Liebowitz has been a member of the senior administration at Middlebury through a period of intense activity and change, and has led the development of a number of major College initiatives. He oversaw the establishment of additional centers and new schools for the C.V. Starr-Middlebury Schools Abroad in France, Italy, Latin America, Russia, Spain and most recently in Hangzhou, China. In addition, Liebowitz spearheaded the addition of Arabic and Portuguese to the undergraduate curriculum, and led the effort to establish the Portuguese School as the ninth Middlebury College Language School. He also played a leadership role in the significant internationalization of the curriculum, which included the introduction of innovative interdisciplinary, team-taught senior seminars in international studies, the establishment of a new major in international studies, and the strengthening of the program in international politics and economics.

Liebowitz chaired the science planning committee that established what are widely considered to be the finest facilities for teaching, learning and research among liberal arts colleges. He assumed a leading role in the establishment of the College’s residential commons, which created smaller student living communities within the larger residential life system, led to the decentralization of the dean of student affairs office, and introduced residentially-based first-year seminars.

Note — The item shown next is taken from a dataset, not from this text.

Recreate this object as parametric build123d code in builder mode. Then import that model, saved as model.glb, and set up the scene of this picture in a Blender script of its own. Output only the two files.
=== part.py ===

Of the 16 presidents in Middlebury’s 204-year history, Liebowitz is the third to be chosen from inside the institution. In the 19th century, Middlebury faculty member Ezra Brainerd was appointed president, and John McCardell was acting president and a longtime faculty member when he became president in 1992.

Liebowitz, his wife Jessica, and their son live in the official residence of the Middlebury College president in Middlebury.